# Anyone heading to the rigs this weekend?



## Kevdog540 (Aug 7, 2008)

It looks like we may have a window of decent weather early sat am through the afternoon. Anybody else headed out that way. On another note hows the tuna fishing been lately?


----------



## TCAT (Oct 9, 2007)

Based on the forecast there's a small window of 2-3's...not enough for me to pull the trigger. I woudln't waste my time at RP unless you want to slay the Blackfins. I would start at Horn or further. This correlates with a line that can be seen on Hiltons or any other forecasting service. Good Luck...


----------



## recess (Oct 8, 2007)

> *Kevdog540 (12/4/2008)*It looks like we may have a window of decent weather early sat am through the afternoon. Anybody else headed out that way. On another note hows the tuna fishing been lately?

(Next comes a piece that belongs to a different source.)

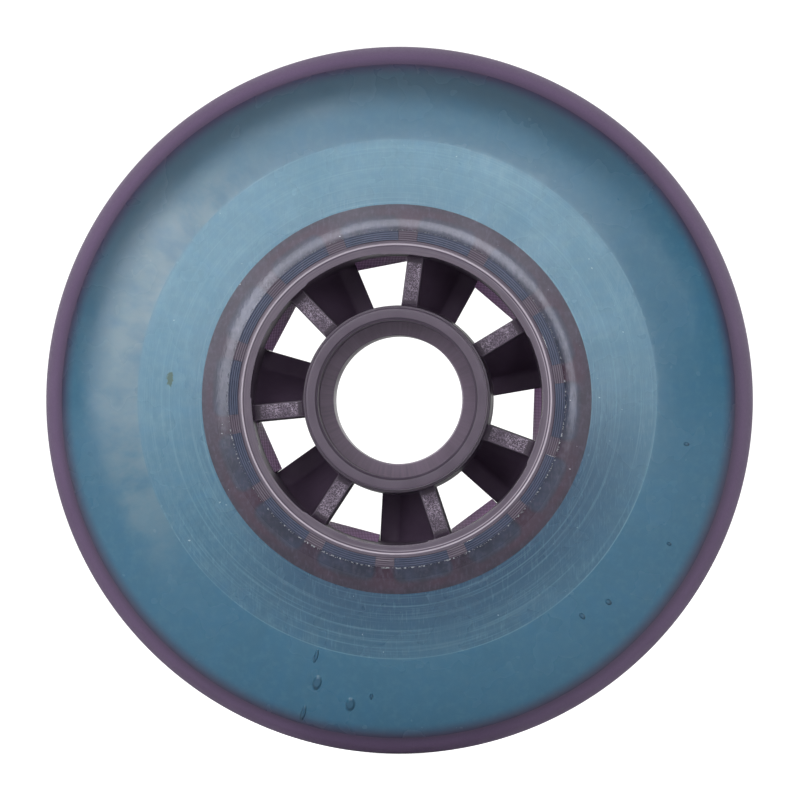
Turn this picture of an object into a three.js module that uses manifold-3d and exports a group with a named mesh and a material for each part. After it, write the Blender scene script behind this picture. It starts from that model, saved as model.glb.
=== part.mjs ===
// A bare wheel: a two-colour urethane tyre cast onto a moulded seven-blade hub for two ball bearings.
// Millimetres, +Z up. The axle lies along Y and the origin is the wheel's centre.
// Angles are clock angles: 0 points up (+Z) and they grow clockwise as seen from the front (-Y).

import * as THREE from 'three';
import { mergeVertices } from 'three/addons/utils/BufferGeometryUtils.js';
import { ConvexGeometry } from 'three/addons/geometries/ConvexGeometry.js';
import Module from 'manifold-3d';

const wasm = await Module();
wasm.setup();

// ---------------------------------------------------------------- driving dimensions

const SEGMENTS = 56;             // facets round a turn, a multiple of both 7 and 14
const GAP = 0.3;                 // room left between pieces that are cast against each other

// Bearing barrel, for two bearings of 22 mm outside diameter with a spacer between them
const SEAT_R = 11;
const SEAT_DEPTH = 7;
const SHOULDER_HALF = 5.15;      // half the length of the ring that keeps the bearings apart
const BORE_R = 9.05;
const BARREL_HALF = SHOULDER_HALF + SEAT_DEPTH;
const BARREL_R = 12.75;
const BARREL_STEP_R = 13.1;      // small step part way down the outside of the barrel
const BARREL_STEP_Y = 10.1;
const BARREL_MID_R = 13.4;
const SEAT_CHAMFER = 0.35;

// Rim and anchor ring of the hub
const RIM_MID_R = 20.1;
const RIM_MOUTH_R = 20.42;
const RIM_LIP_R = 21.35;
const RIM_BAND_R = 22;
const TRIM_R = 23.5;              // where the turning tool ended the casting's flash
const FLANGE_R = 27.25;
const RIM_FACE_Y = 11.4;
const BAND_Y = 11.5;
const TRIM_Y = 11.65;
const FLANGE_Y = 9.8;

// Blades: seven front blades, seven rear blades and the sloping webs that join them
const BLADES = 7;
const PITCH_DEG = 360 / BLADES;
const OPENING_DEG = -6.7;        // clock angle of the middle of one see-through opening
const FRONT_BLADE = { turn: 14.1, left: -1.27, right: 1.27 };
const REAR_BLADE = { turn: -15.9, left: -0.87, right: 1.67 };
const PAD_Y = 8.8;               // outer face of a blade, measured from the middle plane
const BLADE_BACK_Y = 1.5;
const PAD_R = [14, 19.2];        // the flat of a blade, between the fillets at its ends
const END_FILLET = 1.1;
const BLADE_ROOT_R = 12.2;
const BLADE_TIP_R = 21;
const WEB_Y = 6;                 // where a web leaves the side of its blade
const WEB_BITE = 0.3;            // how far a web reaches into a blade
const LEDGE_HALF = 2.2;          // half the thickness of the ledge outside each opening
const LEDGE_CORNERS = [[19.2, -10.9], [19.7, 10.4]];  // radius, degrees from the opening's middle

// Anchor windows, through the anchor ring from side to side
const WINDOWS = 2 * BLADES;
const WINDOW_DEG = 16.9;         // clock angle of the middle of one window
const WINDOW_SPAN_DEG = 19.2;
const WINDOW_R = [22.2, 25.6];
const WINDOW_CORNER = 1.2;

// Casting and tread
const WHEEL_R = 50;
const TREAD_EDGE_R = 47.5;       // where the two colours meet on the shoulder
const SKIN_UNDER_Y = FLANGE_Y + GAP;
const FILLET_R = 25.4;           // end of the ramp from the trimmed edge down to the side face
const FILLET_Y = 11.18;
const SIDE_EDGE = [36.4, 9.18];  // radius and height of the crease between side face and shoulder
const SHOULDER_PULL = [6.4, 1.55];
const CROWN_PULL = 4.9;
const JOINT_PULL_R = 43;         // bends the joint between casting and tread inwards
const SHOULDER_STEPS = 7;
const JOINT_STEPS = 4;

// ---------------------------------------------------------------- shape helpers

const point = (r, y) => new THREE.Vector2(r, y);

// A point at a radius and clock angle, at height y along the axle.
function polar(r, degrees, y = 0) {
  const angle = THREE.MathUtils.degToRad(degrees);
  return new THREE.Vector3(r * Math.sin(angle), y, r * Math.cos(angle));
}

// Turns a closed three.js geometry into a solid that can be joined and cut.
function solid(geometry) {
  const bare = geometry.clone();
  bare.deleteAttribute('normal');
  bare.deleteAttribute('uv');
  const merged = mergeVertices(bare, 1e-4);
  return new wasm.Manifold(new wasm.Mesh({
    numProp: 3,
    vertProperties: new Float32Array(merged.attributes.position.array),
    triVerts: new Uint32Array(merged.index.array),
  }));
}

// Turns half a profile, given on the +Y side from the bore outwards, into a whole ring about the axle.
function ring(half) {
  const other = half.filter((p) => p.y > 0).map((p) => point(p.x, -p.y)).reverse();
  const outline = [...half, ...other];
  outline.reverse();
  return solid(new THREE.LatheGeometry([...outline, outline[0].clone()], SEGMENTS));
}

// A flat outline seen from the front (x to the right, y up), made solid between two heights on the axle.
function plate(shape, low, high) {
  const geometry = new THREE.ExtrudeGeometry(shape, { depth: high - low, bevelEnabled: false });
  geometry.rotateX(Math.PI / 2).translate(0, high, 0);
  return solid(geometry);
}

const turned = (item, degrees) => item.rotate([0, degrees, 0]);

function union(items) {
  return items.reduce((sum, item) => sum.add(item));
}

function around(count, first, make) {
  return Array.from({ length: count }, (_, i) => turned(make(), first + (i * 360) / count));
}

function toMesh(name, body, color, roughness) {
  const { vertProperties, triVerts } = body.getMesh();
  const geometry = new THREE.BufferGeometry();
  geometry.setAttribute('position', new THREE.BufferAttribute(vertProperties, 3));
  geometry.setIndex(new THREE.BufferAttribute(triVerts, 1));
  geometry.computeVertexNormals();
  const material = new THREE.MeshStandardMaterial({ color, roughness, metalness: 0 });
  const mesh = new THREE.Mesh(geometry, material);
  mesh.name = name;
  return mesh;
}

// ---------------------------------------------------------------- hub

function barrel() {
  return ring([
    point(BORE_R, 0),
    point(BORE_R, SHOULDER_HALF),
    point(SEAT_R, SHOULDER_HALF),
    point(SEAT_R, BARREL_HALF - SEAT_CHAMFER),
    point(SEAT_R + SEAT_CHAMFER, BARREL_HALF),
    point(BARREL_R - SEAT_CHAMFER, BARREL_HALF),
    point(BARREL_R, BARREL_HALF - SEAT_CHAMFER),
    point(BARREL_R, BARREL_STEP_Y),
    point(BARREL_STEP_R, BARREL_STEP_Y),
    point(BARREL_MID_R, 0),
  ]);
}

function rim() {
  return ring([
    point(RIM_MID_R, 0),
    point(RIM_MOUTH_R, RIM_FACE_Y),
    point(RIM_LIP_R, RIM_FACE_Y),
    point(RIM_BAND_R, BAND_Y),
    point(TRIM_R, TRIM_Y),
    point(TRIM_R, FLANGE_Y),
    point(FLANGE_R, FLANGE_Y),
    point(FLANGE_R, 0),
  ]);
}

// One straight blade between barrel and rim. side is -1 for the front blades and 1 for the rear ones.
function blade({ left, right }, side) {
  const [padStart, padEnd] = PAD_R;
  const face = side * PAD_Y;
  const raised = side * (PAD_Y + END_FILLET);
  const section = new THREE.Shape();
  section.moveTo(BLADE_ROOT_R, side * BLADE_BACK_Y);
  section.lineTo(BLADE_ROOT_R, raised);
  section.lineTo(padStart - END_FILLET, raised);
  section.quadraticCurveTo(padStart - END_FILLET, face, padStart, face);
  section.lineTo(padEnd, face);
  section.quadraticCurveTo(padEnd + END_FILLET, face, padEnd + END_FILLET, raised);
  section.lineTo(BLADE_TIP_R, raised);
  section.lineTo(BLADE_TIP_R, side * BLADE_BACK_Y);
  const options = { depth: right - left, bevelEnabled: false, curveSegments: 4 };
  const geometry = new THREE.ExtrudeGeometry(section, options);
  geometry.rotateY(-Math.PI / 2).translate(right, 0, 0);
  return solid(geometry);
}

// The sloping web from the right side of a front blade to the left side of the next rear blade.
function web() {
  const points = [];
  const fromBlade = (x, turn, heights) => {
    for (const r of [BLADE_ROOT_R, BLADE_TIP_R]) {
      const degrees = turn + THREE.MathUtils.radToDeg(Math.asin(x / r));
      heights.forEach((y) => points.push(polar(r, degrees, y)));
    }
  };
  fromBlade(FRONT_BLADE.right - WEB_BITE, FRONT_BLADE.turn, [-WEB_Y, -BLADE_BACK_Y]);
  fromBlade(REAR_BLADE.left + WEB_BITE, REAR_BLADE.turn + PITCH_DEG, [BLADE_BACK_Y, WEB_Y]);
  return solid(new ConvexGeometry(points));
}

// The ledge inside the rim that closes the outer end of each opening with a straight edge.
function ledge() {
  const [left, right] = LEDGE_CORNERS;
  const corners = [left, right, [BLADE_TIP_R, right[1]], [BLADE_TIP_R, left[1]]];
  const outline = corners.map(([r, degrees]) => polar(r, degrees));
  return plate(new THREE.Shape(outline.map((p) => point(p.x, p.z))), -LEDGE_HALF, LEDGE_HALF);
}

function spoke() {
  return union([
    turned(blade(FRONT_BLADE, -1), FRONT_BLADE.turn),
    turned(blade(REAR_BLADE, 1), REAR_BLADE.turn),
    web(),
    ledge(),
  ]);
}

// ---------------------------------------------------------------- anchor windows

// Outline of an anchor window with rounded outer corners, made smaller all round by inset.
function windowOutline(inset) {
  const inner = WINDOW_R[0] + inset;
  const outer = WINDOW_R[1] - inset;
  const halfAt = (r) => THREE.MathUtils.degToRad(WINDOW_SPAN_DEG / 2) - inset / r;
  const bend = WINDOW_CORNER / outer;
  const at = (r, angle) => [r * Math.sin(angle), r * Math.cos(angle)];
  const shape = new THREE.Shape();
  shape.moveTo(...at(inner, -halfAt(inner)));
  shape.lineTo(...at(outer - WINDOW_CORNER, -halfAt(outer)));
  shape.quadraticCurveTo(...at(outer, -halfAt(outer)), ...at(outer, -halfAt(outer) + bend));
  shape.lineTo(...at(outer, 0));
  shape.lineTo(...at(outer, halfAt(outer) - bend));
  shape.quadraticCurveTo(...at(outer, halfAt(outer)), ...at(outer - WINDOW_CORNER, halfAt(outer)));
  shape.lineTo(...at(inner, halfAt(inner)));
  shape.lineTo(...at(inner, 0));
  return shape;
}

function windowPlug(inset) {
  return plate(new THREE.Shape(windowOutline(inset).getPoints(3)), -BARREL_HALF, BARREL_HALF);
}

function hubCore() {
  const body = union([barrel(), rim(), ...around(BLADES, OPENING_DEG, spoke)]);
  return body.subtract(union(around(WINDOWS, WINDOW_DEG, () => windowPlug(0))));
}

// ---------------------------------------------------------------- urethane

const shoulder = new THREE.CubicBezierCurve(
  point(...SIDE_EDGE),
  point(SIDE_EDGE[0] + SHOULDER_PULL[0], SIDE_EDGE[1] - SHOULDER_PULL[1]),
  point(WHEEL_R, CROWN_PULL),
  point(WHEEL_R, 0),
);

// How far along the shoulder curve a radius is reached.
function shoulderAt(r) {
  let [low, high] = [0, 1];
  while (high - low > 1e-6) {
    const middle = (low + high) / 2;
    if (shoulder.getPoint(middle).x < r) low = middle;
    else high = middle;
  }
  return low;
}

function shoulderPoints(from, to) {
  const step = (to - from) / SHOULDER_STEPS;
  return Array.from({ length: SHOULDER_STEPS + 1 }, (_, i) => shoulder.getPoint(from + i * step));
}

// The bonded joint, from its edge on the shoulder to the middle plane. inset moves it towards the axle.
function jointPoints(edge, inset) {
  const pull = point(JOINT_PULL_R - inset, 0);
  const curve = new THREE.QuadraticBezierCurve(edge, pull, point(edge.x, -edge.y));
  return Array.from({ length: JOINT_STEPS / 2 + 1 }, (_, i) => curve.getPoint(i / JOINT_STEPS));
}

// The skin's ramp from the trimmed edge down to the side face.
function skinPoints() {
  const start = point(TRIM_R + GAP, TRIM_Y - 0.1);
  const bend = point((TRIM_R + FILLET_R) / 2, FILLET_Y);
  return new THREE.QuadraticBezierCurve(start, bend, point(FILLET_R, FILLET_Y)).getPoints(4);
}

function innerUrethane() {
  const surface = [...skinPoints(), ...shoulderPoints(0, shoulderAt(TREAD_EDGE_R - GAP))];
  const joint = jointPoints(surface.at(-1), GAP);
  const casting = ring([
    point(FLANGE_R + GAP, 0),
    point(FLANGE_R + GAP, SKIN_UNDER_Y),
    point(TRIM_R + GAP, SKIN_UNDER_Y),
    ...surface,
    ...joint.slice(1),
  ]);
  const reach = ring([
    point(WINDOW_R[0], 0),
    point(WINDOW_R[0], BAND_Y),
    ...skinPoints(),
    point(FILLET_R, 0),
  ]);
  const locks = union(around(WINDOWS, WINDOW_DEG, () => windowPlug(GAP))).intersect(reach);
  return casting.add(locks);
}

function outerTread() {
  const joint = jointPoints(shoulder.getPoint(shoulderAt(TREAD_EDGE_R)), 0);
  const crown = shoulderPoints(shoulderAt(TREAD_EDGE_R), 1);
  return ring([...joint.slice(1).reverse(), ...crown]);
}

// ---------------------------------------------------------------- the wheel

const wheel = new THREE.Group();
wheel.name = 'wheel';
wheel.add(
  toMesh('hub_core', hubCore(), 0x4a3f4f, 0.42),
  toMesh('inner_urethane', innerUrethane(), 0x5d8ba3, 0.35),
  toMesh('outer_tread', outerTread(), 0x5c4c66, 0.7),
);

export default wheel;
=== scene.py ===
"""A bare cast-urethane wheel on a moulded seven-blade hub, standing on a pale floor.

The CAD frame gives the wheel's place and size. Every piece is rebuilt here as a finer mesh. Lengths in
the shape code are millimetres in the frame's own axes (axle along Y, Z up), and angles are clock angles,
0 at the top and growing clockwise as seen from the front (-Y).
"""

import math

import bmesh
import bpy
from mathutils import Matrix, Vector


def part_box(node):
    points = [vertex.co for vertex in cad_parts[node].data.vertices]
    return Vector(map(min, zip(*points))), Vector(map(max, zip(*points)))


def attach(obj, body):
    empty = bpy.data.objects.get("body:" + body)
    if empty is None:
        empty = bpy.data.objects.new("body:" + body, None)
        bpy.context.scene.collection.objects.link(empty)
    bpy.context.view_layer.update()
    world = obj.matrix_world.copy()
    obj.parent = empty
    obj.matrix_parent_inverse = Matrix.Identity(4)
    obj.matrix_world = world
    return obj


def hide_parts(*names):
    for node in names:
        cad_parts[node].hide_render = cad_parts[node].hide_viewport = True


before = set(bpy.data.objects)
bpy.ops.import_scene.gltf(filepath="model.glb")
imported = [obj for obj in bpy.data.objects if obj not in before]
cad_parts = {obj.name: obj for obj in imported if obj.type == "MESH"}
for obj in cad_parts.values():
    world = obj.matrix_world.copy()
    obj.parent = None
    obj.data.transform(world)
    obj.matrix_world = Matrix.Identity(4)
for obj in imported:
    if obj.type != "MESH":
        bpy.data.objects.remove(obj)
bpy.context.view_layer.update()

MM = 0.001
HUB_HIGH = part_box("hub_core")[1]
TREAD_LOW, TREAD_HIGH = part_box("outer_tread")

# ------------------------------------------------------------------ sizes, in millimetres

WHEEL_R = TREAD_HIGH.z / MM
HUB_HALF = HUB_HIGH.y / MM
FLANGE_R = HUB_HIGH.z / MM
TURN_STEPS = 336  # facets round a turn, a multiple of 7 and 14
HAIR = 0.01  # less than any real step of the shape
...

Kevdog we are going if the weather holds true. Our plans are to leave Shermans cove around 04:00 saturday. If the weather changes we will also change our plans to bottom fishing. Horn mountain will be our final stop. Call us on 68 and if we are doing any good will let you know. Gene


----------



## SUNDAY-FUNDAY (Apr 17, 2008)

we'll be on the shelf about 12mi northwest sending poor croakers/hardtails to their doom about 400' down. give us a shout if the tuna are still there and we'll join in on the action. and throw ya'll some livies if u need 'em. (68,69)


----------



## Captain Woody Woods (Oct 2, 2007)

> *recess (12/4/2008)*
> 
> 
> > *Kevdog540 (12/4/2008)* Horn mountain will be our final stop.
> ...


----------



## Chris V (Oct 18, 2007)

From my more reliable buddies and customers, both the ram and horn mt have been holding YFT so I would stop at the ram first and work my way out from there.

Good Luck


----------



## recess (Oct 8, 2007)

Kevdog Just to let you and others know. Due to weather again, We are just going to stay within 30 miles of the pass and hit some live bottom. I dont like to run 70 miles in heavy seas. Gene


----------



## recess (Oct 8, 2007)

> *tunapopper (12/5/2008)*From my more reliable buddies and customers, both the ram and horn mt have been holding YFT so I would stop at the ram first and work my way out from there.
> 
> Good Luck


 Chris thanks for the heads up. That was our thoughts also and you know us. Our plans was to try and catch a hoo or some dolphin and maybe a release blue.You know we dont even eat the yellowfin we catch. The water did look good on Hiltons forcast for some on the way to the horn mountain area. But as of this morning are plans have change again for some bottom bumping. Gene


----------



## Kevdog540 (Aug 7, 2008)

> *recess (12/5/2008)*Kevdog Just to let you and others know. Due to weather again, We are just going to stay within 30 miles of the pass and hit some live bottom. I dont like to run 70 miles in heavy seas. Gene


Agreed, we will stay in closer as well. I sure is difficult to find a decent day to head out there in the cold months, at least on the weekends. Thanks for the info tuna.


----------



## Chris V (Oct 18, 2007)

> *recess (12/5/2008)*
> 
> 
> > *tunapopper (12/5/2008)*From my more reliable buddies and customers, both the ram and horn mt have been holding YFT so I would stop at the ram first and work my way out from there.
> ...


You know gene, I can help you get rid of some that awful tuna meat


----------